Building and nurturing critical thinking, listening, and reasoning skills are centered across our courses. GHS students learn to ask thoughtful questions and to create, frame, and support their arguments. You are often expected to find and use meaningful and relevant research. When reading and discussing you are challenged to listen to and learn from multiple perspectives. These skills are intrinsic to being an engaged citizen and necessary to being an ethical participant in all engagements with health.
We realize GenAI can, in some limited and very focused ways, support these skills.

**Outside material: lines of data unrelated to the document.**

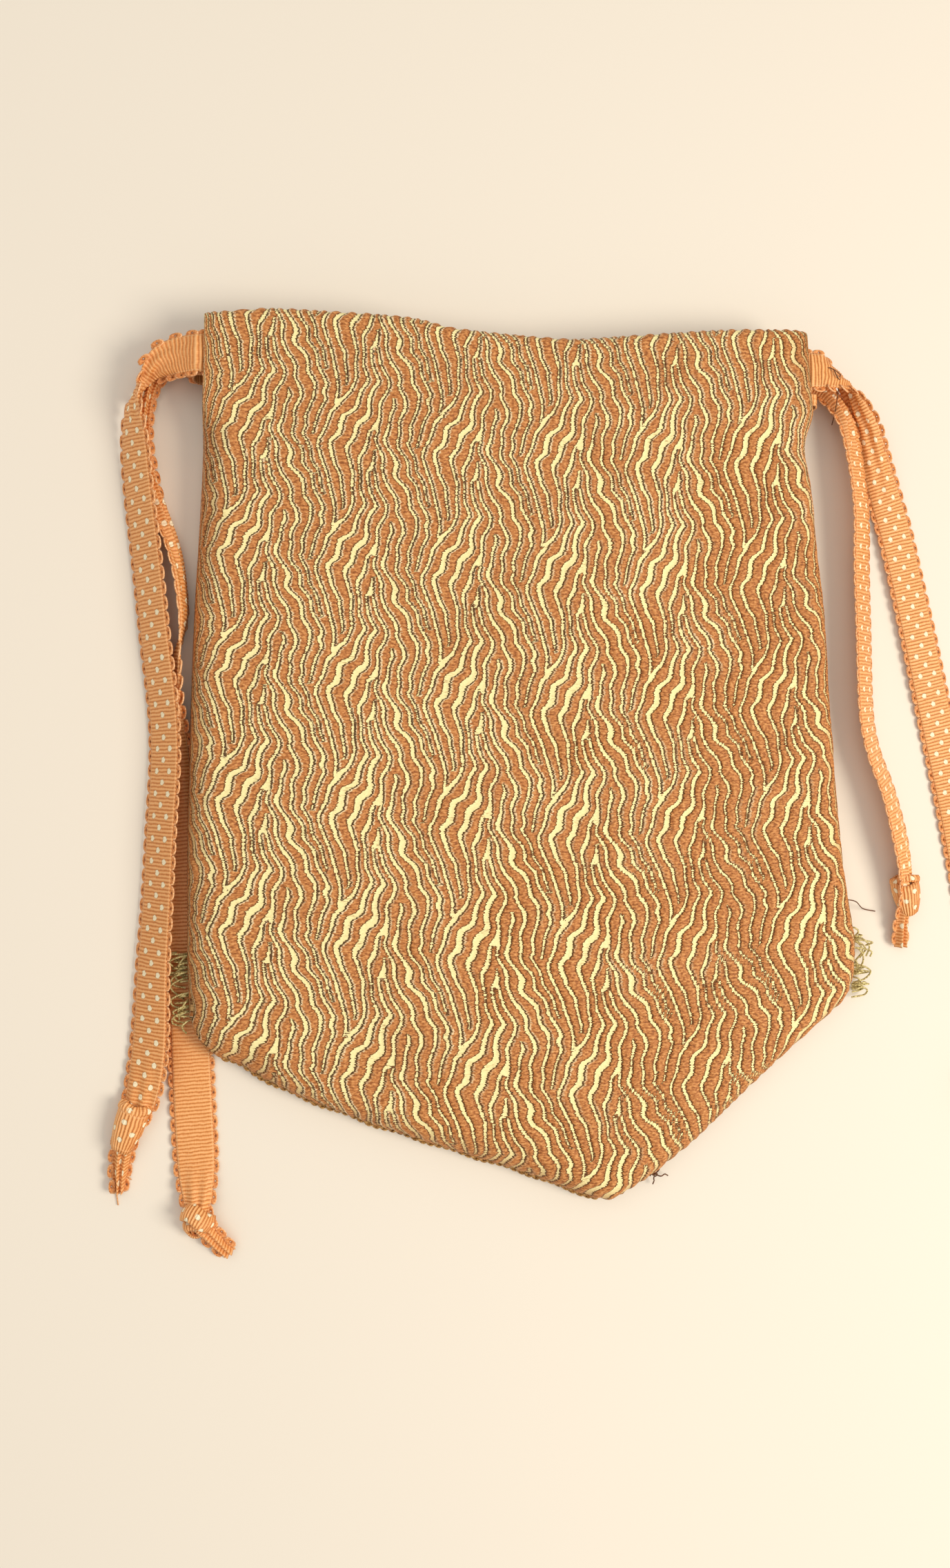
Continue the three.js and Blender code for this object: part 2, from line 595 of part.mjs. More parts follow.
// A tuft: a rolled head along the seam, with thread ends fused to it.
function tuft(side, threads, top) {
  const startY = lowerY(side < 0 ? 0 : 1) + top;
  const gap = side * (clearance + threadWidth * 0.6);
  const last = threads.at(-1).from * tuftReach;
  const upright = new THREE.Vector3(0, 0, 1);
  const headStations = evenly(-0.2, 1.2, 5).map((share) => {
    const y = startY - share * last;
    const place = new THREE.Vector3(sideX(side, y) + gap, y, seamHeight);
    return { place, side: upright, width: threadWidth * 1.4 };
  });
  let whole = strip(headStations, threadWidth * 1.2);
  for (const thread of threads) {
    const y = startY - thread.from * tuftReach;
    const x = sideX(side, y) + gap;
    const reach = new THREE.Vector3(side * thread.out, -thread.drop, 0).multiplyScalar(tuftReach);
    const stations = [0, 0.35, 0.7, 1].map((share) => {
      const place = new THREE.Vector3(x, y, seamHeight).addScaledVector(reach, share);
      place.z += Math.sin(share * Math.PI) * thread.lift * threadWidth - share * threadWidth * 0.6;
      const direction = new THREE.Vector3(-reach.y, reach.x, 0).normalize();
      return { place, side: direction, width: threadWidth * (1 - 0.4 * share) };
    });
    whole = whole.add(strip(stations, threadWidth * 0.8));
  }
  return whole;
}

function meshOf(name, manifold, material) {
  const made = manifold.getMesh();
  const geometry = new THREE.BufferGeometry();
  geometry.setAttribute("position", new THREE.BufferAttribute(made.vertProperties, 3));
  geometry.setIndex(new THREE.BufferAttribute(made.triVerts, 1));
  geometry.computeVertexNormals();
  const mesh = new THREE.Mesh(geometry, material);
  mesh.name = name;
  return mesh;
}

const finish = (color, roughness) =>
  new THREE.MeshStandardMaterial({ color, roughness, metalness: 0, flatShading: true });

const turnShift = (ribbonWidth + gatheredWidth) / 2 + clearance;
const ribbonLeft = ribbon(
  { side: -1, layer: 0, turnWidth: gatheredWidth, shift: turnShift },
  { rows: leftFrontRows, length: leftFrontTail },
  { rows: leftBackRows, length: leftBackTail },
);
const ribbonRight = ribbon(
  { side: 1, layer: 1, turnWidth: ribbonWidth, shift: 0 },
  { rows: rightFrontRows, length: rightFrontTail },
  { rows: rightBackRows, length: rightBackTail },
);
const reticule = new THREE.Group();
reticule.add(
  meshOf("front_panel", panel(frontOuter, 1), finish("#c8803f", 0.6)),
  meshOf("back_panel", panel(backOuter, -1), finish("#b8743a", 0.6)),
  meshOf("ribbon_left", ribbonLeft, finish("#e59a55", 0.55)),
  meshOf("ribbon_right", ribbonRight, finish("#e8a05c", 0.55)),
  meshOf("tuft_left", tuft(-1, leftThreads, leftTuftTop), finish("#b39a52", 0.5)),
  meshOf("tuft_right", tuft(1, rightThreads, rightTuftTop), finish("#c2a85c", 0.5)),
);

export default reticule;
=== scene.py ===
import bpy
import math
import numpy as np
from mathutils import Matrix, Vector


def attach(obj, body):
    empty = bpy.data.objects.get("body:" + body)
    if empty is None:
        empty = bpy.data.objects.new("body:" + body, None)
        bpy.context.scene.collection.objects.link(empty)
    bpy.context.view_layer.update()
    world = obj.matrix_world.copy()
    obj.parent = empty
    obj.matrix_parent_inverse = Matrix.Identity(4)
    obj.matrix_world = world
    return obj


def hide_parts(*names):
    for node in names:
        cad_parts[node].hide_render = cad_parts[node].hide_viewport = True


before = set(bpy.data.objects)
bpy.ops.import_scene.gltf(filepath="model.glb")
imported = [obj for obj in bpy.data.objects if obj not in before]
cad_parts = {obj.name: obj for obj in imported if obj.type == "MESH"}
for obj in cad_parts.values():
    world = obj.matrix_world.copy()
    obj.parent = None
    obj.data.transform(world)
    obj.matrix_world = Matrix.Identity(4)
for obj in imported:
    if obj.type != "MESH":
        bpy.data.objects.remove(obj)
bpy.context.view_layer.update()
mm = 0.001

# The camera looks down on the bag from its left side, ten degrees off upright
view = {"eye": (-74.8, -5.65, 326.0), "aim": (-17.35, -5.65, 0.0), "lens": 26.92, "filmLength": 36.0}


def placeCamera():
    data = bpy.data.cameras.new("camera")
    data.lens = view["lens"]
    data.sensor_width = view["filmLength"]  # the long side of the picture
    camera = bpy.data.objects.new("camera", data)
    eye, aim = Vector(view["eye"]) * mm, Vector(view["aim"]) * mm
    forward = (aim - eye).normalized()
    right = forward.cross(Vector((0, 1, 0))).normalized()
    turn = Matrix((right, right.cross(forward), -forward)).transposed().to_4x4()
    camera.matrix_world = Matrix.Translation(eye) @ turn
    bpy.context.scene.collection.objects.link(camera)
    bpy.context.scene.camera = camera


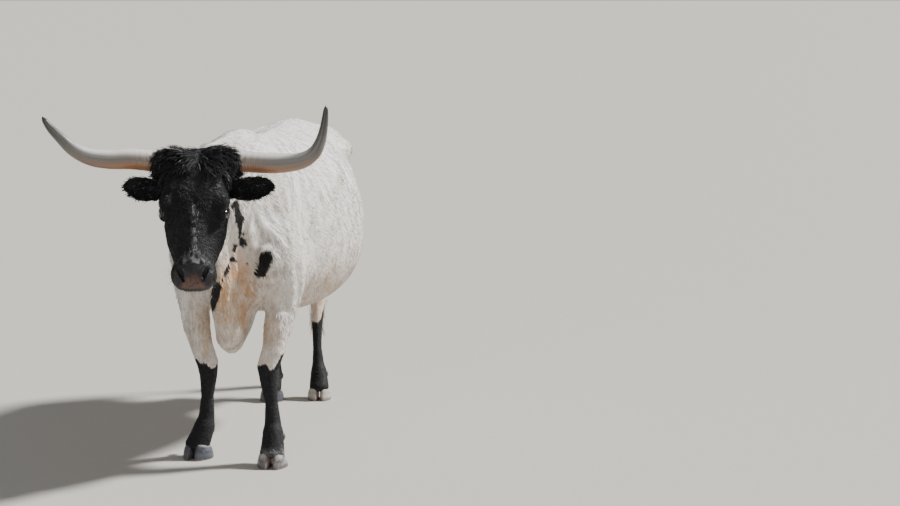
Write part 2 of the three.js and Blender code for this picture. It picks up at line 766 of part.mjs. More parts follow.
// Feet: a claw's outline at the sole and at the coronet, [x, y], its cleft side towards x = 0, toe towards -Y.
const SOLE = [[5, 46], [4, 8], [6, -34], [16, -62], [34, -56], [56, -26], [65, 8], [57, 38], [32, 52]];
const CORONET = [[5, 43], [4, 14], [5, -14], [13, -33], [29, -33], [45, -17], [52, 8], [46, 33], [27, 44]];
const CORONET_HEIGHT = 58;
const CORONET_SLOPE = 0.22; // lower at the heel
const FOOT_SCALE = { fore: 1, hind: 0.9 };
const TOE_OUT = { fore_left: 3, fore_right: 14, hind_left: 7, hind_right: 5 };
const DEWCLAW = { place: { fore: vector(33, 66, 112), hind: vector(32, 72, 112) }, radii: vector(13, 15, 18) };

function footOf(end, { name, s }) {
  const joints = (end === "fore" ? foreJoints : hindJoints)[name];
  const [x, y] = joints[joints.length - 1];
  const turn = new THREE.Matrix4().makeRotationZ(s * THREE.MathUtils.degToRad(TOE_OUT[`${end}_${name}`]));
  const size = FOOT_SCALE[end];
  return new THREE.Matrix4().makeTranslation(x * BODY, y * BODY, 0).multiply(turn).scale(vector(size, size, 1));
}

function coronetPlane(foot) {
  const plane = new THREE.Plane().setFromNormalAndCoplanarPoint(
    vector(0, CORONET_SLOPE, 1).normalize(),
    vector(0, 0, CORONET_HEIGHT),
  );
  plane.applyMatrix4(foot);
  return { normal: plane.normal, point: plane.coplanarPoint(vector()) };
}

function claw(foot, t) {
  const rings = [0, 0.5, 1].map((up) =>
    SOLE.map(([x, y], i) => {
      const swell = 1.4 * up * (1 - up);
      const px = lerp(x, CORONET[i][0], up) + (x > 10 ? swell : 0);
      const py = lerp(y, CORONET[i][1], up);
      return vector(px * t, py, up * (CORONET_HEIGHT - py * CORONET_SLOPE - GAP)).applyMatrix4(foot);
    }),
  );
  return skinned(rings);
}

function dewclaw(end, foot, t, more = 0) {
  const place = DEWCLAW.place[end];
  const tilt = new THREE.Matrix4().makeRotationX(0.5);
  const matrix = new THREE.Matrix4().makeTranslation(place.x * t, place.y, place.z).multiply(tilt);
  matrix.premultiply(foot).scale(DEWCLAW.radii.clone().addScalar(more));
  return solidOf(new THREE.SphereGeometry(1, 7, 5).applyMatrix4(matrix));
}

const TAIL = [
  [0, 1322, 1266, 29],
  [0, 1366, 1300, 31],
  [2, 1420, 1312, 30],
  [8, 1464, 1288, 27],
  [18, 1490, 1226, 25],
  [34, 1500, 1120, 23],
  [46, 1500, 980, 21],
  [54, 1492, 840, 19],
  [57, 1484, 700, 17],
  [54, 1480, 560, 15],
];
const SWITCH = [
  [57, 1486, 730, 20],
  [56, 1482, 640, 24],
  [53, 1480, 540, 25],
  [48, 1478, 440, 20],
  [45, 1476, 360, 10],
  [44, 1476, 330, 4],
];
const SWITCH_LOCK = { length: 190, lift: 20, wide: 21, thick: 8 };
const SWITCH_TIERS = [
  { x: 57, z: 660, core: 20, count: 5 },
  { x: 54, z: 560, core: 22, count: 4 },
  { x: 49, z: 460, core: 16, count: 3 },
];

function switchHair() {
  const draw = drawer(11);
  const locks = [];
  SWITCH_TIERS.forEach(({ x, z, core, count }, tier) => {
    for (let i = 0; i < count; i++) {
      const turn = ((i + tier / 2) / count) * 2 * Math.PI;
      const out = vector(Math.cos(turn), Math.sin(turn), 0);
      const root = vector(x, 1481, z + 20 * draw()).addScaledVector(out, core);
      const lie = vector(0.08 * draw(), 0.08 * draw(), -1).addScaledVector(out, -0.04).normalize();
      locks.push(lock(root, out, lie, { ...SWITCH_LOCK, length: SWITCH_LOCK.length * (1 + 0.15 * draw()) }));
    }
  });
  return union(locks);
}

const tail = (more = 0) => tapered(TAIL, 8, 20, more);

// The trunk and the neck, parted where the neck begins.
function trunkPieces() {
  const low = vector(-450, -640, 430);
  const whole = surfaced(flesh, low, vector(450, 1540, 1460), vector(42, 56, 44), 5);
  let torso = kept(whole, opposite(NECK_BASE));
  for (const box of legBoxes) torso = torso.subtract(grown(box, GAP / 2));
  return [torso.subtract(tail(SOCKET_GAP)), kept(kept(whole, NECK_BASE), opposite(inWorld(HEAD_BACK)))];
}

function head() {
  const low = vector(-230, -570, -190);
  const skull = surfaced(fleshInHead, low, vector(230, 120, 130), vector(14, 16, 13), 2.8);
  const haired = skull.add(pollHair()).simplify(HAIR_SLIVER);
  const bare = kept(union([haired, lids(1), lids(-1)]), HEAD_BACK);
  const holes = sides.flatMap(({ name, s }) => [
    eye(s, SOCKET_GAP),
    lidOpening(s),
    nostril(s),
    horn(name, SOCKET_GAP),
    ear({ name, s }, SOCKET_GAP),
  ]);
  return bare.subtract(union([...holes, mouth()]));
}

// One leg, cut level into an upper and a lower length and sloping at the coronet.
function legPieces(end, side, cell, cut) {
  const box = legBoxes.find(({ leg }) => leg === `${end}leg_${side.name}`);
  const low = box.low.clone().subScalar(40);
  const high = box.high.clone().addScalar(40);
  low.z = -60;
  const foot = footOf(end, side);
  let solid = surfaced(flesh, low, high, cell, 2.8).intersect(grown(box, -GAP / 2));
  solid = kept(solid, coronetPlane(foot));
  for (const t of [1, -1]) solid = solid.subtract(dewclaw(end, foot, t, SOCKET_GAP));
  const above = { normal: vector(0, 0, 1), point: vector(0, 0, cut) };
  return [kept(solid, above), kept(solid, opposite(above))];
}

const [torso, neck] = trunkPieces();
addNode(nodes.body, "torso", torso, "white_coat");
addNode(nodes.body, "neck", neck, "white_coat");
addNode(nodes.body, "tail", tail(), "white_coat");
const hair = tapered(SWITCH, 7, 8).add(switchHair()).simplify(HAIR_SLIVER);
addNode(nodes.body, "tail_switch", hair.subtract(tail(SOCKET_GAP)), "white_coat");
addNode(nodes.head, "head", head(), "black_coat");
for (const side of sides) {
  const { name, s } = side;
  addNode(nodes.head, `horn_${name}`, horn(name), "horn");
  addNode(nodes.head, `ear_${name}`, ear(side).add(earFringe(side)).simplify(HAIR_SLIVER / 2), "black_coat");
  addNode(nodes.head, `eye_${name}`, eye(s), "eye");
  const [forearm, shin] = legPieces("fore", side, vector(18, 20, 28), KNEE_LEVEL);
  addNode(nodes.body, `foreleg_${name}_upper`, forearm, "white_coat");
  addNode(nodes.body, `foreleg_${name}_lower`, shin, "black_coat");
  const [thigh, cannon] = legPieces("hind", side, vector(19, 21, 28), HOCK_LEVEL);
  addNode(nodes.body, `hindleg_${name}_upper`, thigh, "white_coat");
  addNode(nodes.body, `hindleg_${name}_lower`, cannon, "black_coat");
  for (const end of ["fore", "hind"])
    for (const t of [1, -1]) {
      const place = t > 0 ? "outer" : "inner";
      const foot = footOf(end, side);
      addNode(nodes.body, `claw_${end}_${name}_${place}`, claw(foot, t * s), "hoof");
      addNode(nodes.body, `dewclaw_${end}_${name}_${place}`, dewclaw(end, foot, t * s), "hoof");
    }
}

const steer = new THREE.Group();
steer.add(nodes.body, nodes.head);

// The frame stands on the floor under the middle of the whole.
const whole = new THREE.Box3().setFromObject(steer, true);
const middle = whole.getCenter(vector());
steer.position.set(-middle.x, -middle.y, -whole.min.z);

export default steer;
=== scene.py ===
"""A longhorn steer, white with a black head and black lower legs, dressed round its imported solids."""

import math

import bpy
import numpy as np
from bpy.props import FloatProperty, FloatVectorProperty, PointerProperty
from mathutils import Matrix, Vector


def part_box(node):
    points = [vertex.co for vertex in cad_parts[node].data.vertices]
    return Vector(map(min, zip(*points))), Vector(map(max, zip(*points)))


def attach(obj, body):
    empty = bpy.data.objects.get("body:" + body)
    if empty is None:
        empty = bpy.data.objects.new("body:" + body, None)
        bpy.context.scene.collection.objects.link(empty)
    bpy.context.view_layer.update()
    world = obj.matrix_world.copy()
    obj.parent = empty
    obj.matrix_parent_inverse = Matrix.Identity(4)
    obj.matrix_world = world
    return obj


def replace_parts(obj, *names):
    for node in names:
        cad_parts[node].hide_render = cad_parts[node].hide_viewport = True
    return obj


bl_info = {
    "name": "Longhorn steer",
    "version": (1, 0, 0),
    "blender": (4, 5, 0),
    "location": "View3D > Sidebar > Steer",
    "description": "Builds the skin, coat, horns, hooves and eyes of a longhorn steer round its solids",
    "category": "Add Mesh",
}

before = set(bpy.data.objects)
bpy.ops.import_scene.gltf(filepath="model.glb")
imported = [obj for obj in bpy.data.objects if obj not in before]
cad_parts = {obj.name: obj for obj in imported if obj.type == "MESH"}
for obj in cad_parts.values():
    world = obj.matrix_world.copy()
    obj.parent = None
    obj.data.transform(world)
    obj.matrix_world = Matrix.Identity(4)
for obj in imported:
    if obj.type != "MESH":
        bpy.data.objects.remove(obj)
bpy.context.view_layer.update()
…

However, as a program which cares deeply about equity, social justice, and human, as well as planetary, well-being and flourishing, we are deeply troubled by the embrace of, and push toward, GenAI.
Among our concerns:
- GenAI is terrible for the environment[1], for it uses massive amounts of energy and drinking water[2]; for example, a Google search with GenAI uses 10 to 30 times more energy than a traditional search[3]
- GenAI is terrible for local communities[4] when data centers arrive, as energy bills shoot up[5], water use increases, and people are left without drinkable water
- GenAI is terrible for humanist values and policy
- GenAI technology is controlled by a small number of corporations who do not have the best interests of anyone but themselves in mind and the mass uptake of GenAI could accelerate our already deeply unequal world[6]
We realize GenAI can be useful for some very specific academic work; for example, some collaborations are using GenAI to preserve fragile languages[7]. There are people, then, who are using GenAI in a narrow and judicious manner to enhance learning, to build critical thinking skills, and to preserve knowledge.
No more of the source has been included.